Repeat all of the data precisely.

++++++++++++++++++++

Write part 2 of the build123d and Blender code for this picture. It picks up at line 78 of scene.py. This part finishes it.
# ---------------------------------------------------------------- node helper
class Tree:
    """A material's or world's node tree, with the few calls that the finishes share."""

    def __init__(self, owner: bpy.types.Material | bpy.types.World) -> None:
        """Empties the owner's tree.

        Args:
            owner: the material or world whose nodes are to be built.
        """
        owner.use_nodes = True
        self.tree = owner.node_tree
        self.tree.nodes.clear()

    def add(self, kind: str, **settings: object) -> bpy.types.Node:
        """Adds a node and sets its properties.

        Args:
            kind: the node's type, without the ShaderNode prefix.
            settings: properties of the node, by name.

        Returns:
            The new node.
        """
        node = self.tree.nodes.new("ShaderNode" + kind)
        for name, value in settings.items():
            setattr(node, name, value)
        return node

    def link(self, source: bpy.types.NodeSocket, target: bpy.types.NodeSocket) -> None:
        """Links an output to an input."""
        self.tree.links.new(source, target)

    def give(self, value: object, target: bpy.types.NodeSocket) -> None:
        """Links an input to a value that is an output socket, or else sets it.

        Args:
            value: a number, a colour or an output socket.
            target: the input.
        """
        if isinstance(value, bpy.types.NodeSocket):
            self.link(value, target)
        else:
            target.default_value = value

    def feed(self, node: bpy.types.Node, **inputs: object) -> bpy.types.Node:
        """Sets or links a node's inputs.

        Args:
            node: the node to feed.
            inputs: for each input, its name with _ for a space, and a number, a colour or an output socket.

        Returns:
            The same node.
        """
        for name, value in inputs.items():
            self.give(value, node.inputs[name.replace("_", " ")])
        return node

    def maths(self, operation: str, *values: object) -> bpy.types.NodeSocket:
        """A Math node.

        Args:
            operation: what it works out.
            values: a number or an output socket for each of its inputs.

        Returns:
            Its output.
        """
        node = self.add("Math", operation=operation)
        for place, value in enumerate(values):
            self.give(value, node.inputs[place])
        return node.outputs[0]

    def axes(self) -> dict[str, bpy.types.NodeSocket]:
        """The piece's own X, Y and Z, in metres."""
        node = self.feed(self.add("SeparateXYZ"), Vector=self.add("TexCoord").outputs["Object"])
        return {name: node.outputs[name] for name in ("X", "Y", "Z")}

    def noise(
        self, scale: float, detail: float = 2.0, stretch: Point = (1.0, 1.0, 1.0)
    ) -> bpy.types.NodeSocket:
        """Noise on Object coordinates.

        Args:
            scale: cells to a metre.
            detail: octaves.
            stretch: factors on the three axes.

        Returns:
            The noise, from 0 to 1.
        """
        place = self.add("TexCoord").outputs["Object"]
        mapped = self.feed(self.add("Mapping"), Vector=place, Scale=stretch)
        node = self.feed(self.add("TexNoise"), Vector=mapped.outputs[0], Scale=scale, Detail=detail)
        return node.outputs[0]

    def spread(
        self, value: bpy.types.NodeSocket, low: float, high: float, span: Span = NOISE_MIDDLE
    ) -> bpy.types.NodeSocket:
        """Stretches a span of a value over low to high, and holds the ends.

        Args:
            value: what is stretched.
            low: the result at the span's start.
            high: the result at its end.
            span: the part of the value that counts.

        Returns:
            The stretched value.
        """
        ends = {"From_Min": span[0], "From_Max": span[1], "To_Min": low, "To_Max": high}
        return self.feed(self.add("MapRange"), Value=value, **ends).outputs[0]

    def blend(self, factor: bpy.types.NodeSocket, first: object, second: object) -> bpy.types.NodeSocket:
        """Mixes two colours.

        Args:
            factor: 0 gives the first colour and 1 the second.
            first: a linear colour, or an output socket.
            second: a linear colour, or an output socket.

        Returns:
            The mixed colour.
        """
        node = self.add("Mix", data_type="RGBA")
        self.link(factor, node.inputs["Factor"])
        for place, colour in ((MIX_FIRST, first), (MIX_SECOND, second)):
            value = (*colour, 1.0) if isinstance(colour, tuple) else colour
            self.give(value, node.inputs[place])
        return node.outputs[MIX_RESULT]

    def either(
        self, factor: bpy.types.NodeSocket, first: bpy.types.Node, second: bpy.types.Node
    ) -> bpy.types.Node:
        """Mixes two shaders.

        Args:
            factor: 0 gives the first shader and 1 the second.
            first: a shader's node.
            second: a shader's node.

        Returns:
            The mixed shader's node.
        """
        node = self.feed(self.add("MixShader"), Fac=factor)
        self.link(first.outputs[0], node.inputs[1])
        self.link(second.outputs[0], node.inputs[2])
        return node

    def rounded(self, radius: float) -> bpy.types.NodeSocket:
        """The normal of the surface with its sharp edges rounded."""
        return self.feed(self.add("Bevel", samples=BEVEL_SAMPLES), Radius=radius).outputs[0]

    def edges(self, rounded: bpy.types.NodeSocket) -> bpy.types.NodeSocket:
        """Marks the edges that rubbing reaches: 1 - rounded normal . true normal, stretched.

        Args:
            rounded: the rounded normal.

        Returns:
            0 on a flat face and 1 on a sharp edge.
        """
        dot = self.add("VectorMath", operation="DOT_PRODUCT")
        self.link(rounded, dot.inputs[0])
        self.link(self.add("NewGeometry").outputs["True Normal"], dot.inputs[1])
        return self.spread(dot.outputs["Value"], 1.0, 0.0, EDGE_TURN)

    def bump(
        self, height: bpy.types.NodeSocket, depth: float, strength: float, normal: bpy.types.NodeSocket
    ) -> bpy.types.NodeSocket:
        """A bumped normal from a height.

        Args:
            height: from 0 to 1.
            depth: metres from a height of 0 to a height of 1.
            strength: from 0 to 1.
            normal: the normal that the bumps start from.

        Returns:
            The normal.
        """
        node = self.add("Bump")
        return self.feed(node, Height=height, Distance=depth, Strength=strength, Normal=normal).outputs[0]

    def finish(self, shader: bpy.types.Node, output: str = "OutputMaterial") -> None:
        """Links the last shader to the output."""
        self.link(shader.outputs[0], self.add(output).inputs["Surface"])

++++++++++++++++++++

## PROBLEM SOLUTION
Write part 2 of the build123d and Blender code for this picture. It picks up at line 78 of scene.py. This part finishes it.
# ---------------------------------------------------------------- node helper
class Tree:
    """A material's or world's node tree, with the few calls that the finishes share."""

    def __init__(self, owner: bpy.types.Material | bpy.types.World) -> None:
        """Empties the owner's tree.

        Args:
            owner: the material or world whose nodes are to be built.
        """
        owner.use_nodes = True
        self.tree = owner.node_tree
        self.tree.nodes.clear()

    def add(self, kind: str, **settings: object) -> bpy.types.Node:
        """Adds a node and sets its properties.

        Args:
            kind: the node's type, without the ShaderNode prefix.
            settings: properties of the node, by name.

        Returns:
            The new node.
        """
        node = self.tree.nodes.new("ShaderNode" + kind)
        for name, value in settings.items():
            setattr(node, name, value)
        return node

    def link(self, source: bpy.types.NodeSocket, target: bpy.types.NodeSocket) -> None:
        """Links an output to an input."""
        self.tree.links.new(source, target)

    def give(self, value: object, target: bpy.types.NodeSocket) -> None:
        """Links an input to a value that is an output socket, or else sets it.

        Args:
            value: a number, a colour or an output socket.
            target: the input.
        """
        if isinstance(value, bpy.types.NodeSocket):
            self.link(value, target)
        else:
            target.default_value = value

    def feed(self, node: bpy.types.Node, **inputs: object) -> bpy.types.Node:
        """Sets or links a node's inputs.

        Args:
            node: the node to feed.
            inputs: for each input, its name with _ for a space, and a number, a colour or an output socket.

        Returns:
            The same node.
        """
        for name, value in inputs.items():
            self.give(value, node.inputs[name.replace("_", " ")])
        return node

    def maths(self, operation: str, *values: object) -> bpy.types.NodeSocket:
        """A Math node.

        Args:
            operation: what it works out.
            values: a number or an output socket for each of its inputs.

        Returns:
            Its output.
        """
        node = self.add("Math", operation=operation)
        for place, value in enumerate(values):
            self.give(value, node.inputs[place])
        return node.outputs[0]

    def axes(self) -> dict[str, bpy.types.NodeSocket]:
        """The piece's own X, Y and Z, in metres."""
        node = self.feed(self.add("SeparateXYZ"), Vector=self.add("TexCoord").outputs["Object"])
        return {name: node.outputs[name] for name in ("X", "Y", "Z")}

    def noise(
        self, scale: float, detail: float = 2.0, stretch: Point = (1.0, 1.0, 1.0)
    ) -> bpy.types.NodeSocket:
        """Noise on Object coordinates.

        Args:
            scale: cells to a metre.
            detail: octaves.
            stretch: factors on the three axes.

        Returns:
            The noise, from 0 to 1.
        """
        place = self.add("TexCoord").outputs["Object"]
        mapped = self.feed(self.add("Mapping"), Vector=place, Scale=stretch)
        node = self.feed(self.add("TexNoise"), Vector=mapped.outputs[0], Scale=scale, Detail=detail)
        return node.outputs[0]

    def spread(
        self, value: bpy.types.NodeSocket, low: float, high: float, span: Span = NOISE_MIDDLE
    ) -> bpy.types.NodeSocket:
        """Stretches a span of a value over low to high, and holds the ends.

        Args:
            value: what is stretched.
            low: the result at the span's start.
            high: the result at its end.
            span: the part of the value that counts.

        Returns:
            The stretched value.
        """
        ends = {"From_Min": span[0], "From_Max": span[1], "To_Min": low, "To_Max": high}
        return self.feed(self.add("MapRange"), Value=value, **ends).outputs[0]

    def blend(self, factor: bpy.types.NodeSocket, first: object, second: object) -> bpy.types.NodeSocket:
        """Mixes two colours.

        Args:
            factor: 0 gives the first colour and 1 the second.
            first: a linear colour, or an output socket.
            second: a linear colour, or an output socket.

        Returns:
            The mixed colour.
        """
        node = self.add("Mix", data_type="RGBA")
        self.link(factor, node.inputs["Factor"])
        for place, colour in ((MIX_FIRST, first), (MIX_SECOND, second)):
            value = (*colour, 1.0) if isinstance(colour, tuple) else colour
            self.give(value, node.inputs[place])
        return node.outputs[MIX_RESULT]

    def either(
        self, factor: bpy.types.NodeSocket, first: bpy.types.Node, second: bpy.types.Node
    ) -> bpy.types.Node:
        """Mixes two shaders.

        Args:
            factor: 0 gives the first shader and 1 the second.
            first: a shader's node.
            second: a shader's node.

        Returns:
            The mixed shader's node.
        """
        node = self.feed(self.add("MixShader"), Fac=factor)
        self.link(first.outputs[0], node.inputs[1])
        self.link(second.outputs[0], node.inputs[2])
        return node

    def rounded(self, radius: float) -> bpy.types.NodeSocket:
        """The normal of the surface with its sharp edges rounded."""
        return self.feed(self.add("Bevel", samples=BEVEL_SAMPLES), Radius=radius).outputs[0]

    def edges(self, rounded: bpy.types.NodeSocket) -> bpy.types.NodeSocket:
        """Marks the edges that rubbing reaches: 1 - rounded normal . true normal, stretched.

        Args:
            rounded: the rounded normal.

        Returns:
            0 on a flat face and 1 on a sharp edge.
        """
        dot = self.add("VectorMath", operation="DOT_PRODUCT")
        self.link(rounded, dot.inputs[0])
        self.link(self.add("NewGeometry").outputs["True Normal"], dot.inputs[1])
        return self.spread(dot.outputs["Value"], 1.0, 0.0, EDGE_TURN)

    def bump(
        self, height: bpy.types.NodeSocket, depth: float, strength: float, normal: bpy.types.NodeSocket
    ) -> bpy.types.NodeSocket:
        """A bumped normal from a height.

        Args:
            height: from 0 to 1.
            depth: metres from a height of 0 to a height of 1.
            strength: from 0 to 1.
            normal: the normal that the bumps start from.

        Returns:
            The normal.
        """
        node = self.add("Bump")
        return self.feed(node, Height=height, Distance=depth, Strength=strength, Normal=normal).outputs[0]

    def finish(self, shader: bpy.types.Node, output: str = "OutputMaterial") -> None:
        """Links the last shader to the output."""
        self.link(shader.outputs[0], self.add(output).inputs["Surface"])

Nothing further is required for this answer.